↓↓↓

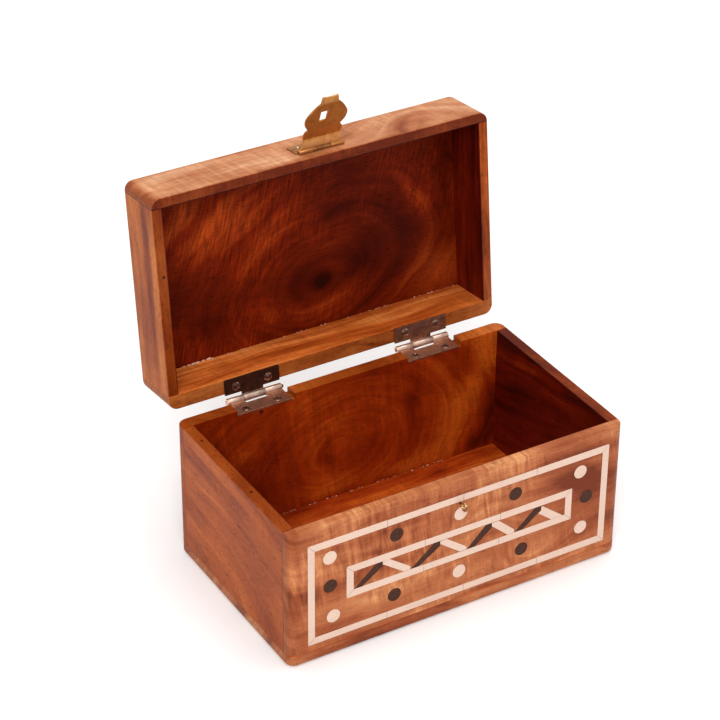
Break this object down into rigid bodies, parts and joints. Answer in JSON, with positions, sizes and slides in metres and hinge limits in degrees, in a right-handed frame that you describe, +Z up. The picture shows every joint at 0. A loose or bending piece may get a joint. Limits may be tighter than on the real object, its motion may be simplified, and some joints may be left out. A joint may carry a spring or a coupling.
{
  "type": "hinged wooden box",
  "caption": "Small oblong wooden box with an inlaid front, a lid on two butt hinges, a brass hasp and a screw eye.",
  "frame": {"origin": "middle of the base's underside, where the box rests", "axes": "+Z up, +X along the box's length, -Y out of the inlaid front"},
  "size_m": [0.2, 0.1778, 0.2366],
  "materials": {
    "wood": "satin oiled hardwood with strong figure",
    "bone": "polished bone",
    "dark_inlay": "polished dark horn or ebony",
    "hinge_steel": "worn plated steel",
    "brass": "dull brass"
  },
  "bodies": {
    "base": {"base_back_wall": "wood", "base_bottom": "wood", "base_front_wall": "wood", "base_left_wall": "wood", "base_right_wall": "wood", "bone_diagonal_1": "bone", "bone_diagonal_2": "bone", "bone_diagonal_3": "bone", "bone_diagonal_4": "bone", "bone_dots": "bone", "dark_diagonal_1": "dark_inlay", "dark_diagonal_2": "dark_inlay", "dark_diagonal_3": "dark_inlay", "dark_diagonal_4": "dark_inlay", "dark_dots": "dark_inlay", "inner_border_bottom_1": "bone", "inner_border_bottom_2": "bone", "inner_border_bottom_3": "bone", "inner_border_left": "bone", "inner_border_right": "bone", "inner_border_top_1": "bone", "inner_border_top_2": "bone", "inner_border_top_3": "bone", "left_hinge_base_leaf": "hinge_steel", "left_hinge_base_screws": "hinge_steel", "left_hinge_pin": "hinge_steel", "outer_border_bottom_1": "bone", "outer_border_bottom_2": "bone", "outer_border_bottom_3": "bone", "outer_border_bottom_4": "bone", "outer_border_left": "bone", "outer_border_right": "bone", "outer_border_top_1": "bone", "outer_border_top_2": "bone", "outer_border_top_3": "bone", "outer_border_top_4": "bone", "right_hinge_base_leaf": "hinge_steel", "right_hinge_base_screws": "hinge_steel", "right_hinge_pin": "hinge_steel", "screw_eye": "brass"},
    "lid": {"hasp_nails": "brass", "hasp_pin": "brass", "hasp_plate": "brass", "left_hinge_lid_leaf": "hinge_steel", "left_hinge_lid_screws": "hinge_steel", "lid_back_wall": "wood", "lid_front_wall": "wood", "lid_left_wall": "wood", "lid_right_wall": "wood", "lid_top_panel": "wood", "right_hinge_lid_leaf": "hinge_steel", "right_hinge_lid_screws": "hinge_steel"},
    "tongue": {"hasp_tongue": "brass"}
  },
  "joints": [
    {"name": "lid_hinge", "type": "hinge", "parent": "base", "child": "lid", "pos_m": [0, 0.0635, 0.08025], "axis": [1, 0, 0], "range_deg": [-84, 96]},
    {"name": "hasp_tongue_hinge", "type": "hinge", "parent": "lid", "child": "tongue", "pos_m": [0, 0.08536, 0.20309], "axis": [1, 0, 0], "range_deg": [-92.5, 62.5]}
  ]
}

↑↑↑

REQUIREMENT - Give an exact copy of all the data shown above.

SOLUTION TO THIS PROBLEM -
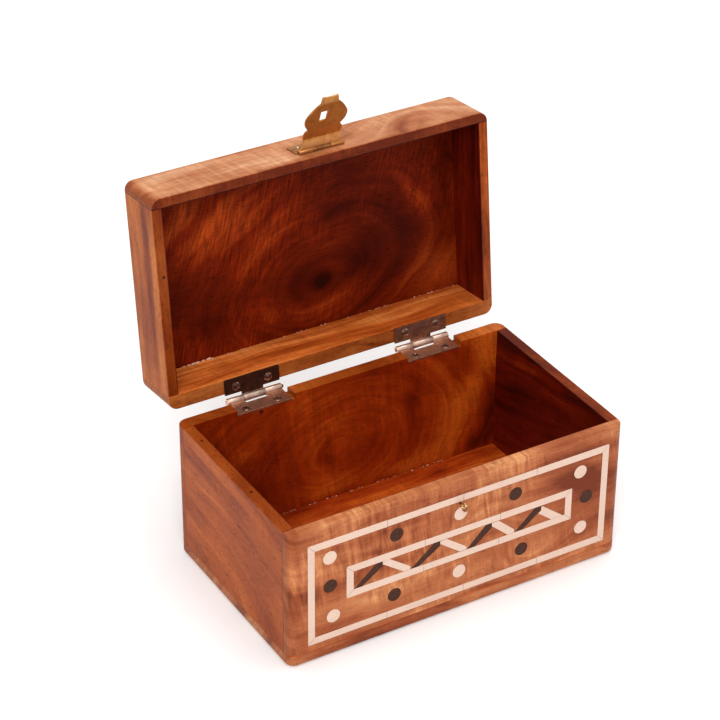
Break this object down into rigid bodies, parts and joints. Answer in JSON, with positions, sizes and slides in metres and hinge limits in degrees, in a right-handed frame that you describe, +Z up. The picture shows every joint at 0. A loose or bending piece may get a joint. Limits may be tighter than on the real object, its motion may be simplified, and some joints may be left out. A joint may carry a spring or a coupling.
{
  "type": "hinged wooden box",
  "caption": "Small oblong wooden box with an inlaid front, a lid on two butt hinges, a brass hasp and a screw eye.",
  "frame": {"origin": "middle of the base's underside, where the box rests", "axes": "+Z up, +X along the box's length, -Y out of the inlaid front"},
  "size_m": [0.2, 0.1778, 0.2366],
  "materials": {
    "wood": "satin oiled hardwood with strong figure",
    "bone": "polished bone",
    "dark_inlay": "polished dark horn or ebony",
    "hinge_steel": "worn plated steel",
    "brass": "dull brass"
  },
  "bodies": {
    "base": {"base_back_wall": "wood", "base_bottom": "wood", "base_front_wall": "wood", "base_left_wall": "wood", "base_right_wall": "wood", "bone_diagonal_1": "bone", "bone_diagonal_2": "bone", "bone_diagonal_3": "bone", "bone_diagonal_4": "bone", "bone_dots": "bone", "dark_diagonal_1": "dark_inlay", "dark_diagonal_2": "dark_inlay", "dark_diagonal_3": "dark_inlay", "dark_diagonal_4": "dark_inlay", "dark_dots": "dark_inlay", "inner_border_bottom_1": "bone", "inner_border_bottom_2": "bone", "inner_border_bottom_3": "bone", "inner_border_left": "bone", "inner_border_right": "bone", "inner_border_top_1": "bone", "inner_border_top_2": "bone", "inner_border_top_3": "bone", "left_hinge_base_leaf": "hinge_steel", "left_hinge_base_screws": "hinge_steel", "left_hinge_pin": "hinge_steel", "outer_border_bottom_1": "bone", "outer_border_bottom_2": "bone", "outer_border_bottom_3": "bone", "outer_border_bottom_4": "bone", "outer_border_left": "bone", "outer_border_right": "bone", "outer_border_top_1": "bone", "outer_border_top_2": "bone", "outer_border_top_3": "bone", "outer_border_top_4": "bone", "right_hinge_base_leaf": "hinge_steel", "right_hinge_base_screws": "hinge_steel", "right_hinge_pin": "hinge_steel", "screw_eye": "brass"},
    "lid": {"hasp_nails": "brass", "hasp_pin": "brass", "hasp_plate": "brass", "left_hinge_lid_leaf": "hinge_steel", "left_hinge_lid_screws": "hinge_steel", "lid_back_wall": "wood", "lid_front_wall": "wood", "lid_left_wall": "wood", "lid_right_wall": "wood", "lid_top_panel": "wood", "right_hinge_lid_leaf": "hinge_steel", "right_hinge_lid_screws": "hinge_steel"},
    "tongue": {"hasp_tongue": "brass"}
  },
  "joints": [
    {"name": "lid_hinge", "type": "hinge", "parent": "base", "child": "lid", "pos_m": [0, 0.0635, 0.08025], "axis": [1, 0, 0], "range_deg": [-84, 96]},
    {"name": "hasp_tongue_hinge", "type": "hinge", "parent": "lid", "child": "tongue", "pos_m": [0, 0.08536, 0.20309], "axis": [1, 0, 0], "range_deg": [-92.5, 62.5]}
  ]
}